Thu. Sep 18, 2014 2:50 PM - 3:20 PM 第5会場 (3F 源氏の間西)

座長:伊藤浩(福島県立医科大学 ふくしま国際医療科学センター 先端臨床研究センター)

[O-1-127] ハイブリッド型PET/MRを用いた腫瘍イメージング: 最適MRシークエンスおよびプロトコールの検討

鷺山幸二1, 渡邊祐司2, 亀井僚太郎1, 馬場眞吾1, 磯田拓郎1, 栂尾理1, 長尾充展2, 川波哲2, 西江昭弘1, 高山幸久3, 武村濃4, 新山大樹4, 本田浩1 (1.九州大学大学院医学研究院 臨床放射線科学分野, 2.九州大学大学院医学研究院 分子イメージング・診断学講座, 3.九州大学大学院医学研究院 放射線医療情報・ネットワーク講座, 4.株式会社フィリップスエレクトロニクスジャパンヘルスケア事業部)

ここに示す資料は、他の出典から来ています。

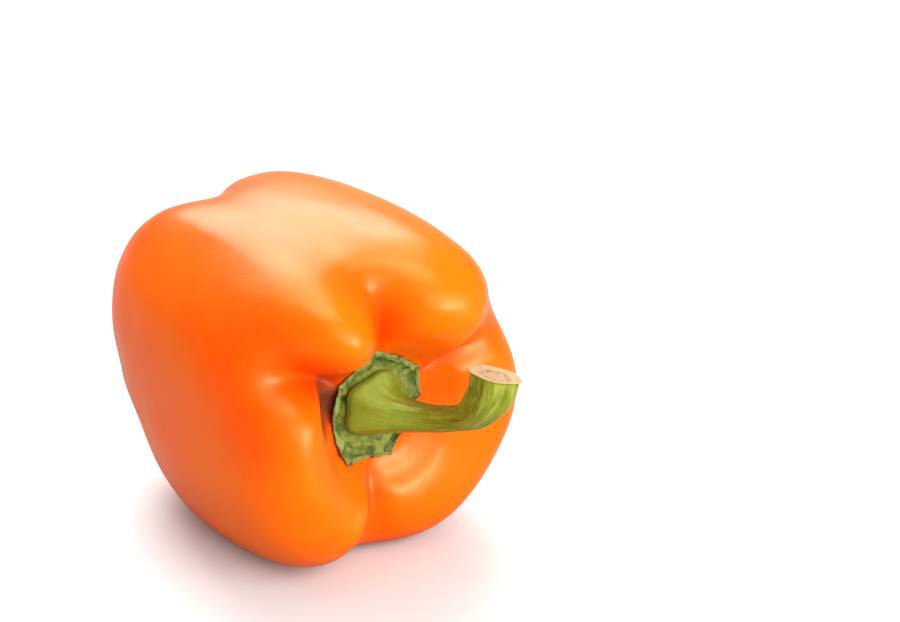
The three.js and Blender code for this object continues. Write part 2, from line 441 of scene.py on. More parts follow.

当院では2014年4月に本邦初の並列型PET/MR (Philips 社製Ingenuity TF PET/MR) 装置を導入した。ハイブリッド型PET/MR装置を用いた腫瘍イメージングでは、MR検査は従来のMR単独検査の場合と比較して、全身スクリーニングやPET画像と融合した際の病変視認性などを考慮して組み立てる必要がある。それに加え、放射性核種の減衰や膀胱などへの集積を考慮しつつ、限られた撮像時間で検査を終えなければならない。これらの条件と制約下で、我々はFDGを用いるPET/MR腫瘍イメージング用の検査プロトコールおよびMRシークエンスの最適化を行った。
検査プロトコールは、吸収補正用MR撮像後、全身PETを撮像してその後に診断用MRを撮像することとした。これは検査直前に排尿して骨盤から撮像を始めることにより膀胱への生理的集積による影響を減らせること、撮像したPET画像を見ながら異常集積部位のMR撮像を追加できるという利点があることが理由である。また、PET/CTを先に撮影した患者をそのままPET/MRで撮像する場合にも核種の減衰を考慮してPETを先に撮像する必要がある。MRシークエンスの順番としては、患者の疲労を考慮し、息止めなどが必要な局所撮像を先行し、最後に全身スクリーニング撮像を追加することにした。
局所撮像シークエンスとして拡散強調像(DWI)や脂肪抑制T2強調像(FST2WI)が組織コントラストやPET画像融合後の病変視認性の観点から最適と思われた。またmDixon法を用いた3D-GRE脂肪抑制T1強調像は短い撮像時間で高分解能の解剖学的情報を得られ、PET/MR融合画像として有用であった。全身撮像シークエンスの場合には埋め込み型全身用コイルを使用するためさまざまな制約があり、DWIや脂肪抑制画像の撮像は困難であった。そのためsingle-shotT2WI冠状断で全身撮像したが、空間分解能の低下や脂肪信号による病変視認性の低下などが解決すべき問題として挙げられ、全身用SENSEコイルの導入やmDixon法の制限解除などにより全身撮像の改善向上が必要と考えられた。